The Computational and Systems Biology PhD Program is proud to announce the following thesis defense:
Jonathan Teo
Sarpeshkar Lab
Date: Thursday May 16, 2019, 3PM
Room: 36-428
Title: Synthetic Analog Feedback Control Circuits in Living Cells
Abstract
Models of biochemical reaction networks in cells are important for advancing our understanding of complex biological systems and for designing functional synthetic biological circuits. However, most models are based on a deterministic digital framework that is largely incompatible with nonlinear dynamics, stochastics, high-order feedback, cross talk, loading, and resource consumption in biology. In contrast, analog circuit design is the nearly 100-year-old art of crafting and analyzing nonlinear, stochastic, coupled differential equations to perform a desired task, often to given speed, precision, input sensitivity, power, load, or part-count constraints and in the presence of noise or device mismatch.
In this thesis, we develop a canonical analog circuit that maps a wide class of biological circuits, whether at the DNA, RNA, protein, or small-molecule levels to design schematics that represent their underlying dynamical differential equations exactly. We then apply techniques from analog feedback circuit design to two concrete biological circuits to improve their feedback performance: 1) We show that a novel synthetic microbial operational amplifier (OpAmp) with three amplification stages based on DNA, RNA, and protein stages and a dominant time constant is capable of high open-loop gain, stable, and robust-and-precise closed-loop performance; 2) We show that a synthetic tissue-homeostasis stem-cell circuit with a novel incoherent feed-forward loop attenuates negative phase and thus improves its robustness and precision of response to cell death in Type I diabetes. We also show that our novel use of both asymmetric division and symmetric division of stem cells improves feedback-loop performance w.r.t transients and robustness.
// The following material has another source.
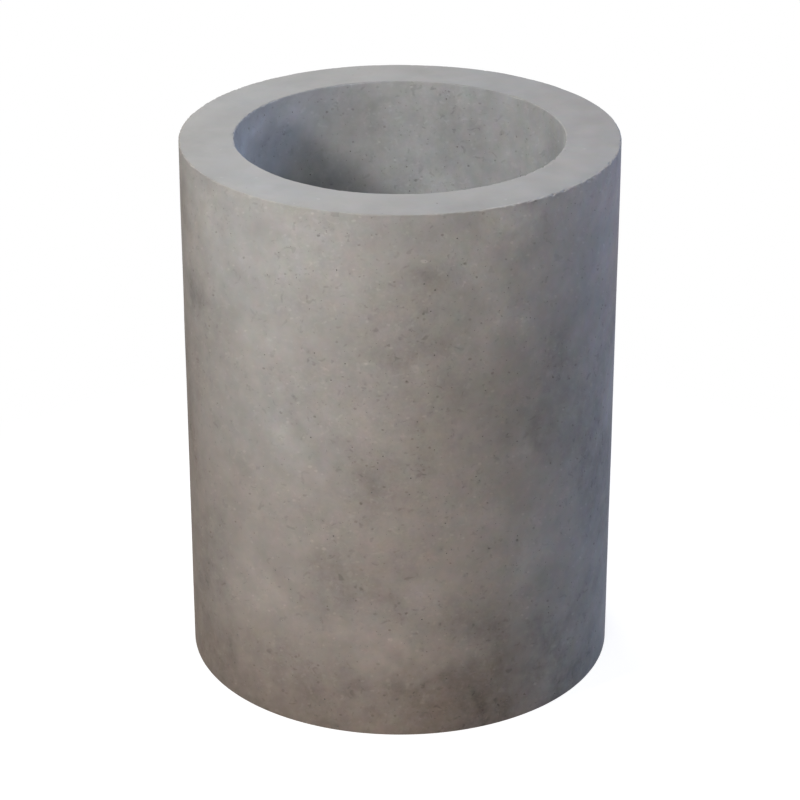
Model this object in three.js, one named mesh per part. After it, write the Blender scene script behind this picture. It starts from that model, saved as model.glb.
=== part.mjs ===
// A plain-ended precast concrete sewer pipe, standing on one end: one casting, a straight round
// barrel with a round bore right through it. Millimetres, +Z up. The origin is the middle of the
// bottom end, and +Z runs up the axis of the pipe.

import * as THREE from 'three';

// Driving dimensions.
const boreDiameter = 600; // the clear way through the pipe
const wallThickness = 100; // from the bore to the outside
const pipeLength = 1020; // from end face to end face
const outerArris = 2.5; // radius of the eased edge round the outside of each end
const boreArris = 2.5; // radius of the eased edge round the mouth of the bore

// How finely round surfaces are faceted.
const facetsRound = 160; // flat facets round the pipe
const arrisDivisions = 2; // a quarter round becomes twice as many facets

const concreteColour = 0x98938c;

const boreRadius = boreDiameter / 2;
const outerRadius = boreRadius + wallThickness;

// The half section of the wall, with x as the distance from the axis and y as the height. It runs
// up the outside, across the top end, down the bore and back across the bottom end.
function wallSection() {
  const outside = outerRadius - outerArris;
  const inside = boreRadius + boreArris;
  const quarter = Math.PI / 2;
  const section = new THREE.Path();
  section.moveTo(outside, 0);
  section.absarc(outside, outerArris, outerArris, -quarter, 0, false);
  section.lineTo(outerRadius, pipeLength - outerArris);
  section.absarc(outside, pipeLength - outerArris, outerArris, 0, quarter, false);
  section.lineTo(inside, pipeLength);
  section.absarc(inside, pipeLength - boreArris, boreArris, quarter, 2 * quarter, false);
  section.lineTo(boreRadius, boreArris);
  section.absarc(inside, boreArris, boreArris, 2 * quarter, 3 * quarter, false);
  section.closePath();
  return section;
}

// The wall turned round the axis of the pipe, which LatheGeometry takes as Y.
function turnedWall() {
  const outline = wallSection().getPoints(arrisDivisions);
  const wall = new THREE.LatheGeometry(outline, facetsRound);
  wall.rotateX(Math.PI / 2);
  return wall;
}

const concrete = new THREE.MeshStandardMaterial({
  color: concreteColour,
  roughness: 0.9,
  metalness: 0,
});

const barrel = new THREE.Mesh(turnedWall(), concrete);
barrel.name = 'concrete_pipe';

const sewerPipe = new THREE.Group();
sewerPipe.add(barrel);

export default sewerPipe;
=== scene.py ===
"""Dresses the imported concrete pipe: a casting with air holes and a worn rim, its concrete and the lamps."""

import math
import random
from typing import NamedTuple

import bpy
import numpy as np
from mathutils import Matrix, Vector, noise


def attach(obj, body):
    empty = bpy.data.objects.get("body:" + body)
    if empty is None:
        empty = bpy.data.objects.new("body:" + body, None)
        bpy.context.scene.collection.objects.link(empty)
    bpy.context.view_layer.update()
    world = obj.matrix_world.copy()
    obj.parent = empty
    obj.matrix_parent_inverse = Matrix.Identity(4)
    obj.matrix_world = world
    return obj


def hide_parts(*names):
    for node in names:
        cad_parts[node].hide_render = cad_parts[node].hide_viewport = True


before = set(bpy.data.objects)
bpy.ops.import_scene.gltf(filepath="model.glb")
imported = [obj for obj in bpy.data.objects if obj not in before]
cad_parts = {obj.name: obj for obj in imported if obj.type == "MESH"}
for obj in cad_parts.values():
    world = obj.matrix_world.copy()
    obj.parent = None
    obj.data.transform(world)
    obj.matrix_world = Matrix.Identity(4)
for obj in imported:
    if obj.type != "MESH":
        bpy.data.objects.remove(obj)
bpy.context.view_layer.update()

# ---------------------------------------------------------------- sizes, in metres, read from the frame

NODE = "concrete_pipe"
cad_points = np.array([v.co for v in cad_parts[NODE].data.vertices])
cad_radii = np.hypot(cad_points[:, 0], cad_points[:, 1])
OUTER = float(cad_radii.max())
BORE = float(cad_radii.min())
LENGTH = float(cad_points[:, 2].max())
ON_SURFACE = 1e-5  # points this near to a surface lie on it
SOLID_ARRIS = float(cad_points[cad_radii > OUTER - ON_SURFACE, 2].min())
ARRIS = 0.6 * SOLID_ARRIS  # real edges are crisper than the solid's

# ---------------------------------------------------------------- how the casting is meshed

SEED = 41
SEGMENTS = 224  # cells round the pipe
CELL = 0.0155  # length of a cell along the section
ROOMY_CELL = 0.7  # of that length: a shorter cell holds no air hole
ARRIS_STEPS = 4  # cells round each eased edge
FINER_OUTSIDE, FINER_BORE = 4, 2  # times as many cells round the pipe at the two top edges
RIM_STEPS = (0.0008, 0.0020, 0.0045, 0.0080)  # how far from such an edge the extra rings lie

# What a band of cells belongs to. It is also the index of its material.
WALL, INSIDE, END, HOLE = range(4)

# ---------------------------------------------------------------- what the mould and the trowel left

# How far the surface wanders from true, and over what distance.
WANDER = {WALL: 0.0005, INSIDE: 0.0006, END: 0.0004}
WANDER_LENGTH = 0.16
RIPPLE = 0.00012
RIPPLE_LENGTH = 0.035
GROUND_FADE = 0.03  # the wandering dies out this far above the flat end that the pipe stands on

# How far the top edges are worn back, measured at 45 degrees from the sharp corner.
WORN = 0.0008
WAVER = 0.0012
WAVER_LENGTH = 0.045
CHIP = 0.0050  # a chip is this deep for each 1 of its noise over CHIP_FROM
CHIP_FROM = 0.20
CHIP_LENGTH = 0.010
NIBBLE = 0.0070  # the same for finer ones
NIBBLE_FROM = 0.10
NIBBLE_LENGTH = 0.0055
CHIPPED_SIDES = (56, -100)  # azimuths in degrees where most chips are
CHIPPED_HALF_WIDTH = 30
CHIPPED_ELSEWHERE = 0.15  # how deep they are away from those sides, as a share
WEAR_REACH = 2 * RIM_STEPS[-1]  # points further than this inside the corner can't be worn
CHIP_PALER = 0.12  # how much paler a chip is than the skin round it
CHIP_PALEST = 0.001  # the depth from which it is as pale as that

# Where the surface is coarse: full of air holes, grains and specks.
COARSE_SIDES = {WALL: (2, 128, -112), INSIDE: (168, 35, -75), END: ()}
COARSE_HALF_WIDTH = 34
COARSE_ELSEWHERE = 0.15
COARSE_AT_SIDES = 0.65  # on top of that
COARSE_CROWDS = 0.7  # how far crowds of holes make it vary
CROWD_LENGTH = 0.11

# The share of cells that hold an air hole in the coarsest places, and the holes' sizes.
HOLE_SHARE = {WALL: 0.27, INSIDE: 0.22, END: 0.006}
SMOOTH_SHARE = 0.25  # of that, where the surface is smooth
CLUSTERED = 1.8  # how much likelier a hole is for each 1 of the noise that gathers them
CLUSTER_LEAST = 0.2  # how likely it stays between the clusters
CLUSTER_LENGTH = 0.03
HOLE_RADIUS = 0.00095  # the middle one
HOLE_SPREAD = 0.26  # of the logarithm of the radius
HOLE_LEAST, HOLE_MOST = 0.0005, 0.0017
HOLE_IN_CELL = 0.4  # the largest radius, as a share of the cell's shorter side
HOLE_MARGIN = 1.25  # radii from the middle of a hole to the edge of its cell, at least
HOLE_DEPTH = 0.85  # of its radius
HOLE_SQUASH = (0.55, 1.0)  # least and most width, as a share of the length
HOLE_RAGGED = (0.88, 1.12)  # least and most reach of a rim's corner, in radii
DETAILED_HOLE = 0.0013  # a hole with a larger radius has a rounded bowl
HOLE_SIDES, DETAILED_SIDES = 6, 9  # corners of a plain hole's rim, and of such a hole's
BOWL_REACH, BOWL_DEPTH = 0.7, 0.72  # of its middle ring of points, as shares of the radius and the depth
SMUDGED_SHARE = 0.4  # of the holes that have a dark smudge round them
SMUDGE = 0.10  # how dark the darkest is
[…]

To illustrate scalability of our approach to large-scale and high-speed simulations of the future, we use digitally programmable analog microelectronic chips to run complex simulations in parallel. We develop a mapping that converts our analog schematics to a corresponding configuration on these chips, and demonstrate how to optimize the parameters of the biological OpAmp for high gain and improved performance.
Our work illustrates that synthetic analog feedback control in living cells is amenable to rigorous design, analysis, simulation and implementation with the tools of analog circuit design, and leads to novel and experimentally useful synthetic biological circuits.